Let's look at two other languages: German and French. Which one is "harder" to learn for an English speaker? Again, it really depends on the similarities of each of those languages to English. English and German are both Germanic languages, meaning that they had the same ancestor language a very long time ago. Frenchis a Romance language, related to Latin but unrelated to English unless you go all the way back to Indo-European a very, very long time ago. Indeed all three of these languages are related eventually, but German and English split off much more recently.

So, which is easier? German should be easier, as it's more closely related. English, however, has changed fairly dramatically in the last millennium, particularly after 1066 when the Normans and French conquered England. After that happened, English was strongly influenced by French and began to change dramatically.
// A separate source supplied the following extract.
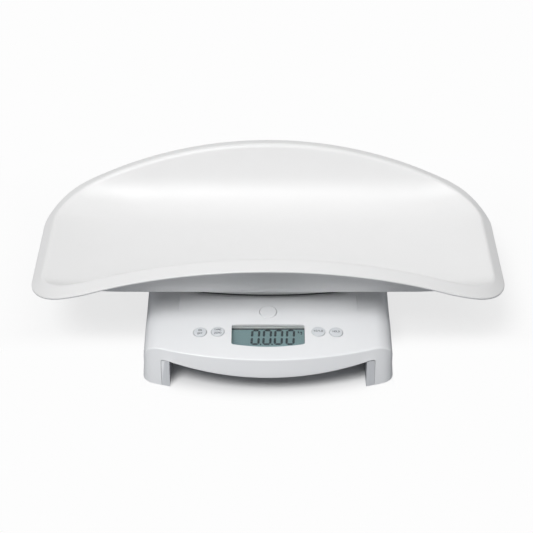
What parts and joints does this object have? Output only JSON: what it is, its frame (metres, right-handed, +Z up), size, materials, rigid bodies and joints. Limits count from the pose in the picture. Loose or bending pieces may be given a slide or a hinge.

This is one of the reasons why Old English (not Shakespeare, folks, I mean Beowulf, Hwæt! wē Gār-Dena in ġeār-dagum) is completely incomprehensible to modern English speakers. Because of this historical event, English (unlike German) became much more like a Romance language in its syntax.

Comparing specific linguistic features, English has lost many things which German still has, like gender and case inflections. German also has a different word order, although it's difficult to classify it in S-V-O terms because the order changes depending on the type of clause. Generally the verb is postponed to second or last, but the other constituents can come in different places. English and French are both SVO languages, and neither one has case inflection. French does still preserve the masculine and feminine genders, and all nouns, pronouns, and adjectives inflect for gender. To answer the original question, learning French may actually be a less daunting task than German to an English speaker, even though English is a Germanic language.
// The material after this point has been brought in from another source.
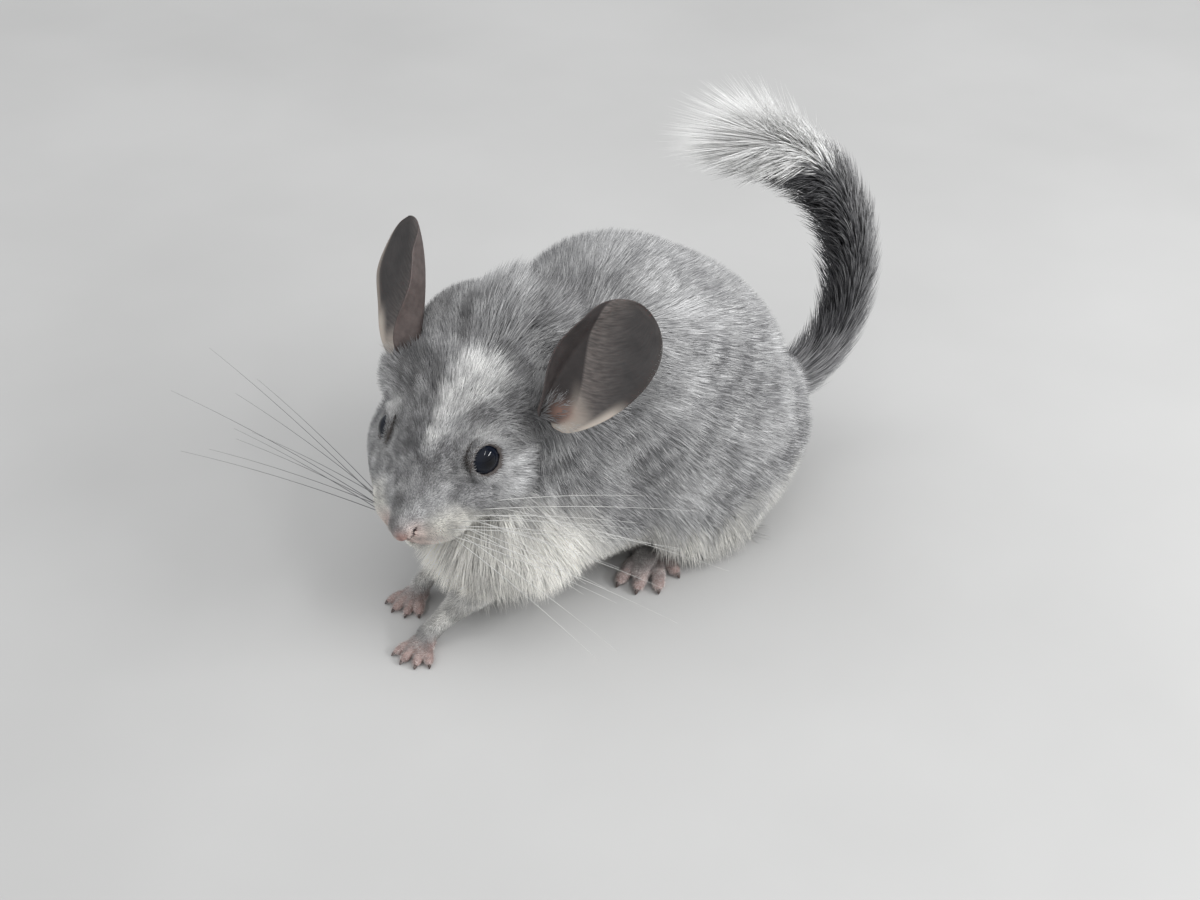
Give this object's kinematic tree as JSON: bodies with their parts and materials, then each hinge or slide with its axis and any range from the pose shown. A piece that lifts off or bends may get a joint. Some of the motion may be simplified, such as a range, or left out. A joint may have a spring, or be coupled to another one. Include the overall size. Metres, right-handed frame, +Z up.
{
  "type": "chinchilla",
  "caption": "Life-size still model of a young grey chinchilla crouching on all fours, head turned, large cupped ears up, bushy tail curled up over its rump.",
  "frame": {"origin": "on the floor under the middle of the whole model's bounding box, whiskers and tail included", "axes": "+Z up, the animal faces -Y, +X is its left side"},
  "size_m": [0.1358, 0.2182, 0.1416],
  "materials": {
    "coat": "dense soft silver-grey fur with darker ticking, cream-white below",
    "eye": "wet glossy black",
    "ear_skin": "thin bare brown-grey skin with fine pale hairs, pinkish at the root",
    "tail_hair": "long bristly dark hair with pale grey edges",
    "tail_tip_hair": "long white bristly hair",
    "leg_hair": "short cream-white fur",
    "paw_skin": "pale pink skin with short white hair and small dark nails"
  },
  "bodies": {
    "root": {"torso": "coat", "neck": "coat", "head": "coat", "haunch_left": "coat", "haunch_right": "coat", "whisker_pad_left": "coat", "whisker_pad_right": "coat", "eye_left": "eye", "eye_right": "eye", "ear_left": "ear_skin", "ear_right": "ear_skin", "tail_root": "tail_hair", "tail_middle": "tail_hair", "tail_tip": "tail_tip_hair", "foreleg_left": "leg_hair", "foreleg_right": "leg_hair", "forepaw_left": "paw_skin", "forepaw_right": "paw_skin", "hind_foot_left": "paw_skin", "hind_foot_right": "paw_skin"}
  },
  "joints": []
}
One of my favorite examples is Persian and Arabic. Which would be harder to learn? Most people think that they're the same, or at least very similar. They're not! Even though Iran and Iraq border each other, their languages are completely unrelated! Arabic is a Semitic language, related to Hebrew, but Persian is actually part of the Indo-European language family, meaning that it has a common ancestor with English. Because they've been in such close contact for so long, Arabic and Persian do share many similarities and have even exchanged a lot of vocabulary. They have similar writing systems as well (whence comes the misconception that they're related, I assume). To show that they're unrelated, look at the word brother in both languages: sheqyeq (Arabic) and berader in Persian. Which one looks familiar? Both languages would present a challenge for English speakers grammatically; with Persian, however, there will be discernible connections with some words.
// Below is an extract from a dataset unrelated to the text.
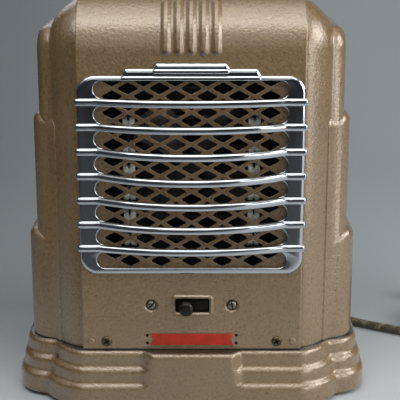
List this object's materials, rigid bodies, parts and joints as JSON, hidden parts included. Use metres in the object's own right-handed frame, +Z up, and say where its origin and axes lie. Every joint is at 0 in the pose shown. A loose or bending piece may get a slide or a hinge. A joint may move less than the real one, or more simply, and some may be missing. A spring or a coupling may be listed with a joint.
{
  "type": "electric fan heater",
  "caption": "Streamlined tabletop fan heater with a stepped bronze-enamelled steel case, bowed chrome grille, lattice screen, slide switch and cloth cord.",
  "frame": {"origin": "on the table under the middle of the heater's own box, cord left out", "axes": "+Z up, the grille faces -Y, +X to the right as seen from the front"},
  "size_m": [0.4895, 0.3075, 0.3491],
  "materials": {
    "bronze_paint": "bronze hammertone enamel, satin, fine orange-peel texture",
    "chrome": "bright plating",
    "red_enamel": "red enamel, bare",
    "screw_steel": "dulled nickel plate",
    "rubber": "black moulded",
    "bakelite": "dark brown moulded",
    "plug_rubber": "black moulded plug",
    "brass": "satin",
    "black_steel": "blackened sheet steel",
    "polished_steel": "polished",
    "porcelain": "glazed white",
    "nichrome": "oxidised wire",
    "motor_steel": "machined",
    "winding": "varnished winding",
    "aluminium": "satin pressed sheet",
    "lead_sleeve": "woven sleeve",
    "cord_cloth": "braided cloth, dark olive brown",
    "tie_cotton": "cotton tape"
  },
  "bodies": {
    "case": {"base_skirt": "bronze_paint", "foot_front_left": "rubber", "foot_rear_left": "rubber", "foot_front_right": "rubber", "foot_rear_right": "rubber", "front_panel": "bronze_paint", "back_panel": "bronze_paint", "side_shell_right": "bronze_paint", "side_shell_left": "bronze_paint", "chrome_grille": "chrome", "diamond_screen": "bronze_paint", "name_strip": "red_enamel", "switch_screw_left": "screw_steel", "panel_screw_left": "screw_steel", "panel_rivet_left": "bronze_paint", "back_screw_lower_left": "screw_steel", "back_screw_upper_left": "screw_steel", "switch_screw_right": "screw_steel", "panel_screw_right": "screw_steel", "panel_rivet_right": "bronze_paint", "back_screw_lower_right": "screw_steel", "back_screw_upper_right": "screw_steel", "switch_body": "bakelite", "baffle_plate": "black_steel", "fan_ring": "polished_steel", "element_rail_left": "black_steel", "bushing_left_1": "porcelain", "bushing_left_2": "porcelain", "bushing_left_3": "porcelain", "bushing_left_4": "porcelain", "bushing_left_5": "porcelain", "bushing_left_6": "porcelain", "element_rail_right": "black_steel", "bushing_right_1": "porcelain", "bushing_right_2": "porcelain", "bushing_right_3": "porcelain", "bushing_right_4": "porcelain", "bushing_right_5": "porcelain", "bushing_right_6": "porcelain", "heating_element": "nichrome", "motor_strap": "black_steel", "motor_stator": "motor_steel", "motor_winding": "winding", "bearing_front": "motor_steel", "bearing_rear": "motor_steel", "terminal_block": "porcelain", "lead_supply": "lead_sleeve", "lead_motor": "lead_sleeve", "strain_relief": "rubber", "power_cord": "cord_cloth", "cord_coil": "cord_cloth", "cord_tie": "tie_cotton", "plug_body": "plug_rubber", "plug_prong_left": "brass", "plug_prong_right": "brass"},
    "fan_rotor": {"fan": "aluminium", "motor_shaft": "motor_steel"},
    "slide": {"switch_slide": "bakelite"}
  },
  "joints": [
    {"name": "fan_spin", "type": "hinge", "parent": "case", "child": "fan_rotor", "pos_m": [0, -0.0315, 0.201], "axis": [0, 1, 0], "continuous": true},
    {"name": "switch_slide_x", "type": "slide", "parent": "case", "child": "slide", "axis": [1, 0, 0], "range_m": [0, 0.011]}
  ]
}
What about English? I've often heard people say that our language is "the hardest to learn in the world." English certainly can seem very complicated at times. A lot of our verbs have irregular past tense and/or perfect passive participle forms, and we tend to ignore pronunciation "rules" pretty frequently. In some ways though, English is a very simple language. We don't have any grammatical gender, and words don't inflect for case (with the exception of personal pronouns - compare he/him and she/her.) We also have very little morphology; generally nouns get pluralized with s or es; only the 3rd person singular verb form gets an inflectional ending: I run, you run, he runs, we run, you run, they run. Compare English with a heavily inflected language like Latin, or Finnish, and English seems fairly simple. 

Chinese is probably an easy choice for making statements about language difficulty because it has a billion or so speakers and is highly visible in the world. There are some crazy other languages out there that do crazy things. Languages with ergative case systems, like Basque, an isolate in parts of Spain and France and Dyirbal, which is a language literally spoken by 5 guys in a tribe in Australia, treat subjects and objects completely differently from so-called "accusative" languages like English. Yupik languages, spoken by native Eskimos in Alaska, are agglutinating or poly-synthetic and basically pile a whole bunch of bound-morpheme suffixes onto one root to make one giant word that expresses a whole sentence.

To put a point on all of this, basically I'm just trying to demonstrate that any statement made about the difficulty of language is relative, dependent on the existing knowledge of the person making the statement. What may be difficult for an English speaker to learn may be relatively simple for someone else who speaks a more closely-related language. The world is full of completely different ways of communicating. If you do some digging, you'll find many that you never knew existed, which express ideas in completely different ways. It's quite an eye-opening experience.

[I found an organization which actually classifies how difficult other languages would be for an English speaker to learn. Check out page 28 of this pdf. Note that French would be easier than German, likewise Persian easier than Arabic.]